_Provided data_
-- BEGIN --

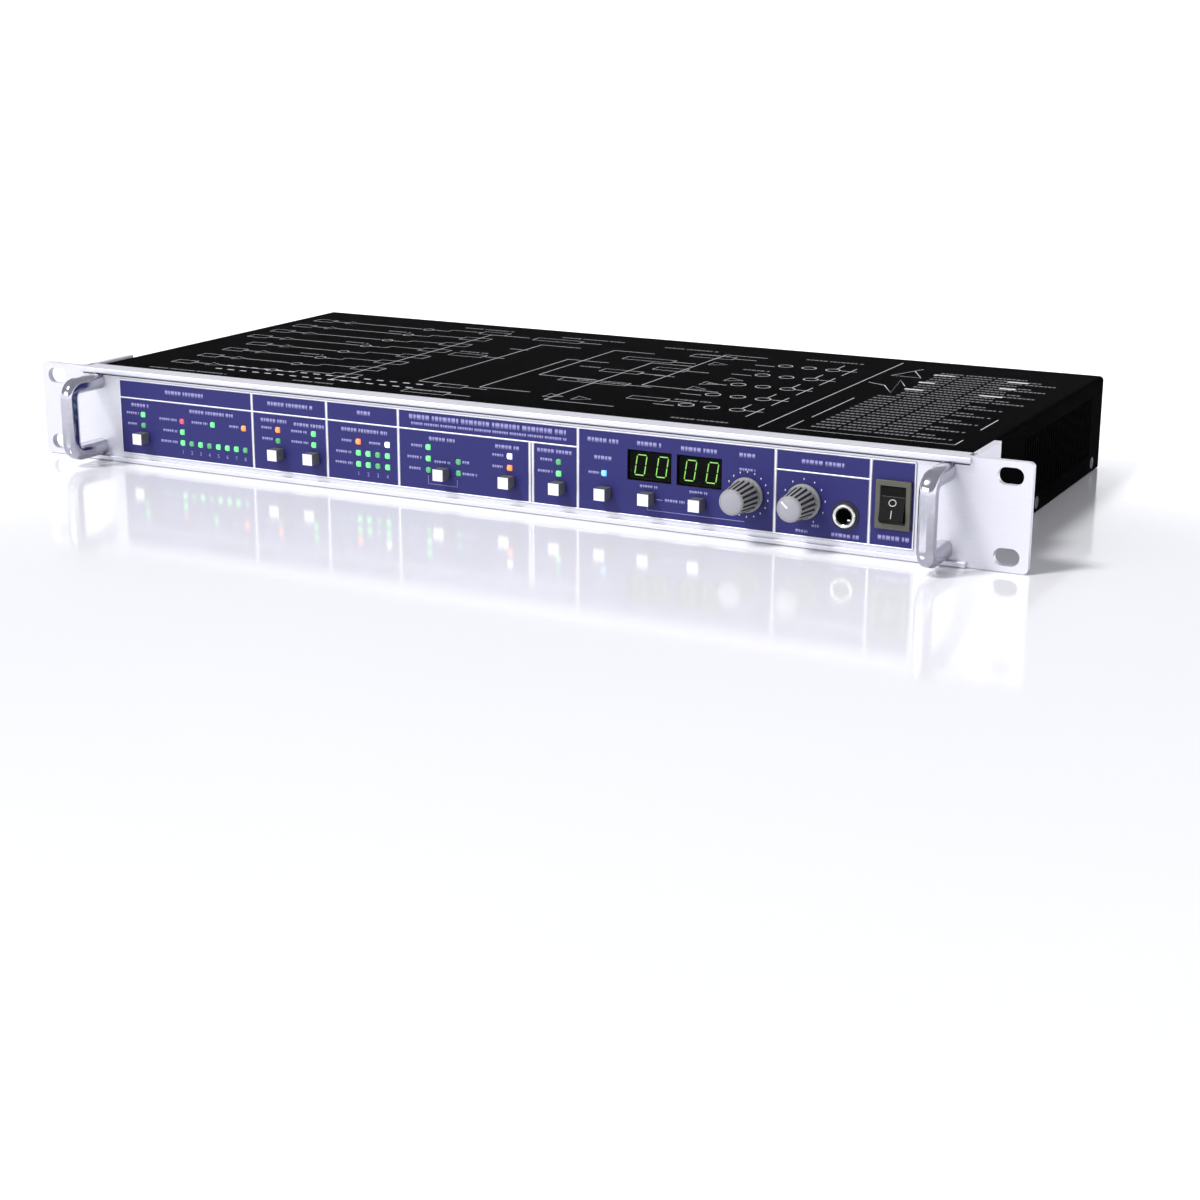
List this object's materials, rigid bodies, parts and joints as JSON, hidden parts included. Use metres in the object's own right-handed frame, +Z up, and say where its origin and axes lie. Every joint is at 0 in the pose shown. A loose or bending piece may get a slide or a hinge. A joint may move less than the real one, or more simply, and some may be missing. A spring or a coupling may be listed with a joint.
{
  "type": "audio interface",
  "caption": "One-unit rack audio interface: aluminium front with handles, buttons, knobs, lights and displays, black steel case, rear panel of digital and analogue sockets.",
  "frame": {"origin": "middle of the case's flat underside", "axes": "+X to the right seen from the front, -Y out of the front panel, +Z up"},
  "size_m": [0.4826, 0.2445, 0.0437],
  "materials": {
    "black_steel": "fine-textured black powder coat",
    "satin_aluminium": "satin anodised",
    "polished_aluminium": "polished",
    "printed_foil": "matt blue printed foil",
    "zinc_steel": "zinc plated",
    "green_lens": "lit green window",
    "orange_lens": "lit orange window",
    "clear_lens": "lit window",
    "display_glass": "smoked window",
    "light_grey_plastic": "moulded, fine texture",
    "knob_plastic": "moulded, fine texture",
    "black_plastic": "moulded",
    "olive_plastic": "moulded dark grey",
    "grey_plastic": "moulded grey",
    "shutter_plastic": "moulded light grey",
    "nickel": "bright nickel plate",
    "white_insulator": "white fluoropolymer",
    "gold_plate": "gold plated",
    "blue_plastic": "moulded blue",
    "board_laminate": "solder mask",
    "component_mix": "epoxy and sleeve",
    "ribbon_vinyl": "ribbed grey vinyl"
  },
  "bodies": {
    "chassis": {"base_tray": "black_steel", "top_cover": "black_steel", "front_frame": "satin_aluminium", "rack_ear_left": "satin_aluminium", "rack_ear_right": "satin_aluminium", "handle_left": "polished_aluminium", "handle_right": "polished_aluminium", "front_foil": "printed_foil", "case_screws": "zinc_steel", "pan_head_screws": "zinc_steel", "board_standoffs": "zinc_steel", "connector_screws": "zinc_steel", "green_leds": "green_lens", "orange_leds": "orange_lens", "status_leds": "clear_lens", "gain_displays": "display_glass", "button_switches": "black_plastic", "set_encoder": "black_plastic", "volume_potentiometer": "black_plastic", "phones_jack": "black_plastic", "dsub_insert": "black_plastic", "optical_port": "black_plastic", "xlr_male_sockets": "black_plastic", "xlr_female_sockets": "black_plastic", "din_sockets": "black_plastic", "power_bezel": "olive_plastic", "mains_inlet": "grey_plastic", "dsub_shell": "nickel", "dsub_jackscrews": "nickel", "bnc_shells": "nickel", "bnc_nuts": "nickel", "bnc_insulators": "white_insulator", "signal_pins": "gold_plate", "mains_pins": "gold_plate", "main_board": "board_laminate", "front_board": "board_laminate", "power_board": "board_laminate", "power_components": "component_mix", "ribbon_cable": "ribbon_vinyl"},
    "front_button_1": {"front_button_1": "light_grey_plastic"},
    "front_button_2": {"front_button_2": "light_grey_plastic"},
    "front_button_3": {"front_button_3": "light_grey_plastic"},
    "front_button_4": {"front_button_4": "light_grey_plastic"},
    "front_button_5": {"front_button_5": "light_grey_plastic"},
    "front_button_6": {"front_button_6": "light_grey_plastic"},
    "front_button_7": {"front_button_7": "light_grey_plastic"},
    "front_button_8": {"front_button_8": "light_grey_plastic"},
    "front_button_9": {"front_button_9": "light_grey_plastic"},
    "set_control": {"set_knob": "knob_plastic", "set_shaft": "zinc_steel"},
    "volume_control": {"volume_knob": "knob_plastic", "volume_shaft": "zinc_steel"},
    "power_rocker": {"power_rocker": "black_plastic"},
    "termination_button": {"termination_button": "blue_plastic"},
    "optical_shutter_left": {"optical_shutter_left": "shutter_plastic"},
    "optical_shutter_right": {"optical_shutter_right": "shutter_plastic"},
    "latch_tab_1": {"latch_tab_1": "nickel"},
    "latch_tab_2": {"latch_tab_2": "nickel"},
    "latch_tab_3": {"latch_tab_3": "nickel"},
    "latch_tab_4": {"latch_tab_4": "nickel"}
  },
  "joints": [
    {"name": "press_front_button_1", "type": "slide", "parent": "chassis", "child": "front_button_1", "axis": [0, 1, 0], "range_m": [0, 0.001], "stiffness_N_per_m": 250, "springref_m": -0.0005},
    {"name": "press_front_button_2", "type": "slide", "parent": "chassis", "child": "front_button_2", "axis": [0, 1, 0], "range_m": [0, 0.001], "stiffness_N_per_m": 250, "springref_m": -0.0005},
    {"name": "press_front_button_3", "type": "slide", "parent": "chassis", "child": "front_button_3", "axis": [0, 1, 0], "range_m": [0, 0.001], "stiffness_N_per_m": 250, "springref_m": -0.0005},
    {"name": "press_front_button_4", "type": "slide", "parent": "chassis", "child": "front_button_4", "axis": [0, 1, 0], "range_m": [0, 0.001], "stiffness_N_per_m": 250, "springref_m": -0.0005},
    {"name": "press_front_button_5", "type": "slide", "parent": "chassis", "child": "front_button_5", "axis": [0, 1, 0], "range_m": [0, 0.001], "stiffness_N_per_m": 250, "springref_m": -0.0005},
    {"name": "press_front_button_6", "type": "slide", "parent": "chassis", "child": "front_button_6", "axis": [0, 1, 0], "range_m": [0, 0.001], "stiffness_N_per_m": 250, "springref_m": -0.0005},
    {"name": "press_front_button_7", "type": "slide", "parent": "chassis", "child": "front_button_7", "axis": [0, 1, 0], "range_m": [0, 0.001], "stiffness_N_per_m": 250, "springref_m": -0.0005},
    {"name": "press_front_button_8", "type": "slide", "parent": "chassis", "child": "front_button_8", "axis": [0, 1, 0], "range_m": [0, 0.001], "stiffness_N_per_m": 250, "springref_m": -0.0005},
    {"name": "press_front_button_9", "type": "slide", "parent": "chassis", "child": "front_button_9", "axis": [0, 1, 0], "range_m": [0, 0.001], "stiffness_N_per_m": 250, "springref_m": -0.0005},
    {"name": "turn_set_knob", "type": "hinge", "parent": "chassis", "child": "set_control", "pos_m": [0.1242, -0.1025, 0.0189], "axis": [0, 1, 0], "continuous": true},
    {"name": "turn_volume_knob", "type": "hinge", "parent": "chassis", "child": "volume_control", "pos_m": [0.149, -0.1025, 0.0189], "axis": [0, 1, 0], "range_deg": [-102, 198]},
    {"name": "tip_power_rocker", "type": "hinge", "parent": "chassis", "child": "power_rocker", "pos_m": [0.1866, -0.1022, 0.02165], "axis": [1, 0, 0], "range_deg": [0, 16]},
    {"name": "press_termination_button", "type": "slide", "parent": "chassis", "child": "termination_button", "axis": [0, -1, 0], "range_m": [0, 0.0006], "stiffness_N_per_m": 250, "springref_m": -0.0005},
    {"name": "swing_optical_shutter_left", "type": "hinge", "parent": "chassis", "child": "optical_shutter_left", "pos_m": [0.1172, 0.10185, 0.0139], "axis": [-1, 0, 0], "range_deg": [0, 75], "stiffness_Nm_per_rad": 0.0003, "springref_deg": -28.65},
    {"name": "swing_optical_shutter_right", "type": "hinge", "parent": "chassis", "child": "optical_shutter_right", "pos_m": [0.1296, 0.10185, 0.0139], "axis": [-1, 0, 0], "range_deg": [0, 75], "stiffness_Nm_per_rad": 0.0003, "springref_deg": -28.65},
    {"name": "press_latch_tab_1", "type": "slide", "parent": "chassis", "child": "latch_tab_1", "axis": [0, -1, 0], "range_m": [0, 0.0015], "stiffness_N_per_m": 400, "springref_m": -0.001},
    {"name": "press_latch_tab_2", "type": "slide", "parent": "chassis", "child": "latch_tab_2", "axis": [0, -1, 0], "range_m": [0, 0.0015], "stiffness_N_per_m": 400, "springref_m": -0.001},
    {"name": "press_latch_tab_3", "type": "slide", "parent": "chassis", "child": "latch_tab_3", "axis": [0, -1, 0], "range_m": [0, 0.0015], "stiffness_N_per_m": 400, "springref_m": -0.001},
    {"name": "press_latch_tab_4", "type": "slide", "parent": "chassis", "child": "latch_tab_4", "axis": [0, -1, 0], "range_m": [0, 0.0015], "stiffness_N_per_m": 400, "springref_m": -0.001}
  ]
}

-- END --

_Work to be completed_
From the listing, copy every line where the string "joints" appears.

_Response to this exercise_
List this object's materials, rigid bodies, parts and joints as JSON, hidden parts included. Use metres in the object's own right-handed frame, +Z up, and say where its origin and axes lie. Every joint is at 0 in the pose shown. A loose or bending piece may get a slide or a hinge. A joint may move less than the real one, or more simply, and some may be missing. A spring or a coupling may be listed with a joint.
  "joints": [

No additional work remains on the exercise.